Job: Please print all of the material below, word for word.

Given information:
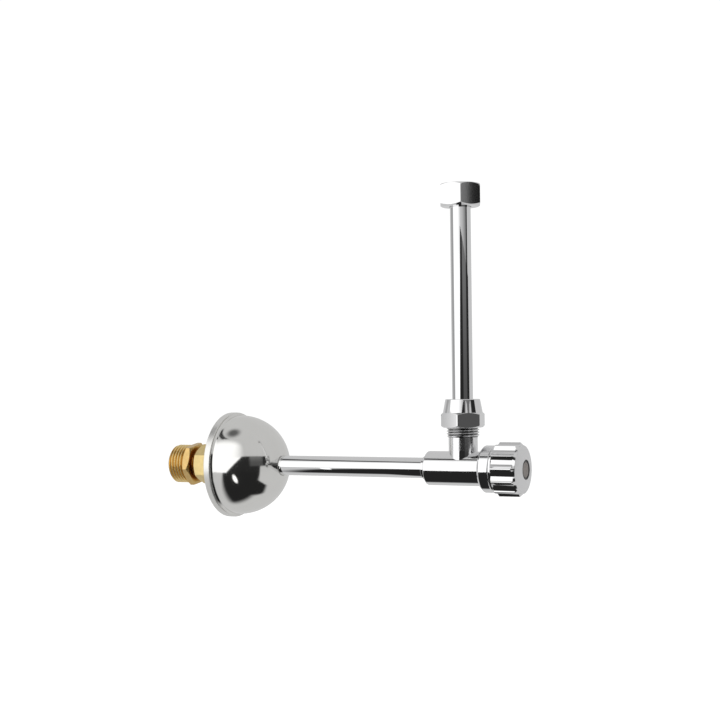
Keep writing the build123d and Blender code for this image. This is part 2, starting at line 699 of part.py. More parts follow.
def spindle_seal(at):
    return ring_seal(THRUST_X + at, SPINDLE_BORE_R, SPINDLE_SEAL_SECTION_R)


def write(shape, node):
    export_step(shape, "parts/" + node + ".step")


write(inlet_adaptor(), "inlet_adaptor")
write(olive(SPIGOT_END_X), "inlet_olive")
write(inlet_nut(), "inlet_nut")
write(supply_tube(), "supply_tube")
write(wall_flange(), "wall_flange")
write(valve_body(), "valve_body")
write(headwork(), "headwork")
write(ring_seal(HEADWORK_SEAL_X, CHAMBER_R, HEADWORK_SEAL_SECTION_R), "headwork_seal")
write(spindle(), "spindle")
write(spindle_seal(SPINDLE_SEAL_INNER_AT), "spindle_seal_inner")
write(spindle_seal(SPINDLE_SEAL_OUTER_AT), "spindle_seal_outer")
write(spindle_clip(), "spindle_clip")
write(valve_plunger(), "valve_plunger")
write(tap_washer(), "tap_washer")
write(washer_screw(), "washer_screw")
write(knob(), "knob")
write(knob_screw(), "knob_screw")
write(knob_cap(), "knob_cap")
write(outlet_nut(), "outlet_nut")
write(upright(olive(OUTLET_MOUTH_Z)), "outlet_olive")
write(riser_tube(), "riser_tube")
write(union_ring(), "union_ring")
write(union_nut(), "union_nut")
write(union_washer(), "union_washer")
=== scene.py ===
import bmesh
import bpy
import math
from mathutils import Matrix, Vector


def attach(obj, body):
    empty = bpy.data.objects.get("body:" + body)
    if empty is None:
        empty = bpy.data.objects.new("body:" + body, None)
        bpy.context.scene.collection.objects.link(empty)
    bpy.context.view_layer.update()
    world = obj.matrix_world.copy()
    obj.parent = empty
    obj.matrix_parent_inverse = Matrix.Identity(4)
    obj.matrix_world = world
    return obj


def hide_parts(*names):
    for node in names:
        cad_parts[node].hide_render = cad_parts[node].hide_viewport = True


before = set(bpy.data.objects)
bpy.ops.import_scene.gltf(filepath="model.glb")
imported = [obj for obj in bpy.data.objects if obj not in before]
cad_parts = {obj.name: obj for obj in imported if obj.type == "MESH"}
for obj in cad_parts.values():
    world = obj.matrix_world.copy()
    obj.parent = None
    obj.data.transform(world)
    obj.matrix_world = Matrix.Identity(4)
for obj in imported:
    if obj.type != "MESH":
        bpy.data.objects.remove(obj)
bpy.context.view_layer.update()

# Scene sizes are in metres, outlines in millimetres and angles in degrees. Standing shapes are
# turned about X first, then stood on the riser's axis.

MM = 0.001
FULL_TURN = 360.0
RISER_X = 0.163
STAND = Matrix(((0, 0, -1, RISER_X), (0, 1, 0, 0), (1, 0, 0, 0), (0, 0, 0, 1)))


# Inlet adaptor: one brass turning that screws into the wall fitting. A coarse pipe thread
# on the left, a thin hexagon for the spanner, then a smaller threaded spigot that the
# compression nut closes on.

def eased(corners, steps=5):
    """Rounds each (x, r, radius) corner of a closed outline, with a lead-in at both ends."""
    lead = 1.12
    points = []
    count = len(corners)
    for index, corner in enumerate(corners):
        here = Vector(corner[:2])
        size = corner[2] if len(corner) > 2 else 0.0
        back = Vector(corners[index - 1][:2]) - here
        ahead = Vector(corners[(index + 1) % count][:2]) - here
        if size == 0.0:
            points.append(here)
            continue
        half = back.angle(ahead) / 2
        reach = min(size / math.tan(half), 0.42 * back.length, 0.42 * ahead.length)
        back.normalize()
        ahead.normalize()
        points.append(here + back * reach * lead)
        for step in range(steps + 1):
            t = step / steps
            points.append(here + back * reach * (1 - t) ** 2 + ahead * reach * t ** 2)
        points.append(here + ahead * reach * lead)
    return [(p.x, p.y) for p in points]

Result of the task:
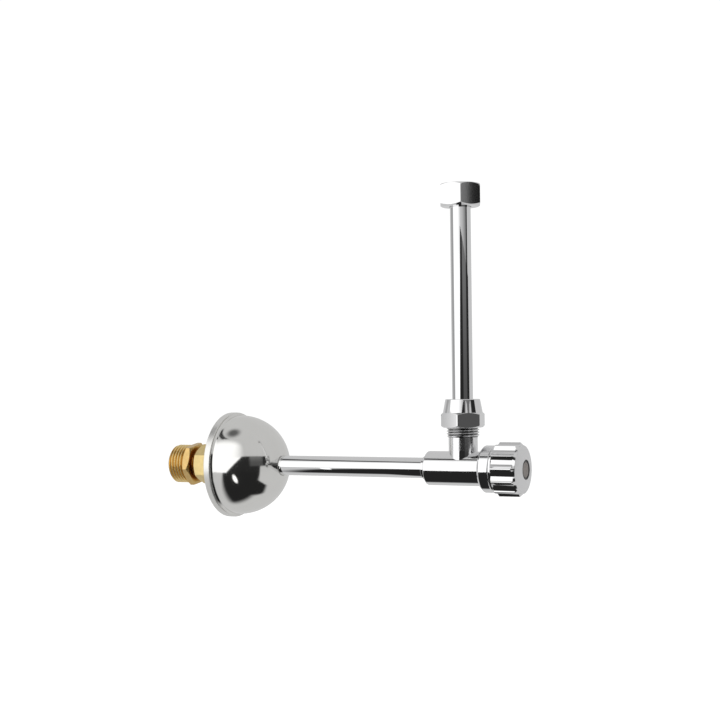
Keep writing the build123d and Blender code for this image. This is part 2, starting at line 699 of part.py. More parts follow.
def spindle_seal(at):
    return ring_seal(THRUST_X + at, SPINDLE_BORE_R, SPINDLE_SEAL_SECTION_R)


def write(shape, node):
    export_step(shape, "parts/" + node + ".step")


write(inlet_adaptor(), "inlet_adaptor")
write(olive(SPIGOT_END_X), "inlet_olive")
write(inlet_nut(), "inlet_nut")
write(supply_tube(), "supply_tube")
write(wall_flange(), "wall_flange")
write(valve_body(), "valve_body")
write(headwork(), "headwork")
write(ring_seal(HEADWORK_SEAL_X, CHAMBER_R, HEADWORK_SEAL_SECTION_R), "headwork_seal")
write(spindle(), "spindle")
write(spindle_seal(SPINDLE_SEAL_INNER_AT), "spindle_seal_inner")
write(spindle_seal(SPINDLE_SEAL_OUTER_AT), "spindle_seal_outer")
write(spindle_clip(), "spindle_clip")
write(valve_plunger(), "valve_plunger")
write(tap_washer(), "tap_washer")
write(washer_screw(), "washer_screw")
write(knob(), "knob")
write(knob_screw(), "knob_screw")
write(knob_cap(), "knob_cap")
write(outlet_nut(), "outlet_nut")
write(upright(olive(OUTLET_MOUTH_Z)), "outlet_olive")
write(riser_tube(), "riser_tube")
write(union_ring(), "union_ring")
write(union_nut(), "union_nut")
write(union_washer(), "union_washer")
=== scene.py ===
import bmesh
import bpy
import math
from mathutils import Matrix, Vector


def attach(obj, body):
    empty = bpy.data.objects.get("body:" + body)
    if empty is None:
        empty = bpy.data.objects.new("body:" + body, None)
        bpy.context.scene.collection.objects.link(empty)
    bpy.context.view_layer.update()
    world = obj.matrix_world.copy()
    obj.parent = empty
    obj.matrix_parent_inverse = Matrix.Identity(4)
    obj.matrix_world = world
    return obj


def hide_parts(*names):
    for node in names:
        cad_parts[node].hide_render = cad_parts[node].hide_viewport = True


before = set(bpy.data.objects)
bpy.ops.import_scene.gltf(filepath="model.glb")
imported = [obj for obj in bpy.data.objects if obj not in before]
cad_parts = {obj.name: obj for obj in imported if obj.type == "MESH"}
for obj in cad_parts.values():
    world = obj.matrix_world.copy()
    obj.parent = None
    obj.data.transform(world)
    obj.matrix_world = Matrix.Identity(4)
for obj in imported:
    if obj.type != "MESH":
        bpy.data.objects.remove(obj)
bpy.context.view_layer.update()

# Scene sizes are in metres, outlines in millimetres and angles in degrees. Standing shapes are
# turned about X first, then stood on the riser's axis.

MM = 0.001
FULL_TURN = 360.0
RISER_X = 0.163
STAND = Matrix(((0, 0, -1, RISER_X), (0, 1, 0, 0), (1, 0, 0, 0), (0, 0, 0, 1)))


# Inlet adaptor: one brass turning that screws into the wall fitting. A coarse pipe thread
# on the left, a thin hexagon for the spanner, then a smaller threaded spigot that the
# compression nut closes on.

def eased(corners, steps=5):
    """Rounds each (x, r, radius) corner of a closed outline, with a lead-in at both ends."""
    lead = 1.12
    points = []
    count = len(corners)
    for index, corner in enumerate(corners):
        here = Vector(corner[:2])
        size = corner[2] if len(corner) > 2 else 0.0
        back = Vector(corners[index - 1][:2]) - here
        ahead = Vector(corners[(index + 1) % count][:2]) - here
        if size == 0.0:
            points.append(here)
            continue
        half = back.angle(ahead) / 2
        reach = min(size / math.tan(half), 0.42 * back.length, 0.42 * ahead.length)
        back.normalize()
        ahead.normalize()
        points.append(here + back * reach * lead)
        for step in range(steps + 1):
            t = step / steps
            points.append(here + back * reach * (1 - t) ** 2 + ahead * reach * t ** 2)
        points.append(here + ahead * reach * lead)
    return [(p.x, p.y) for p in points]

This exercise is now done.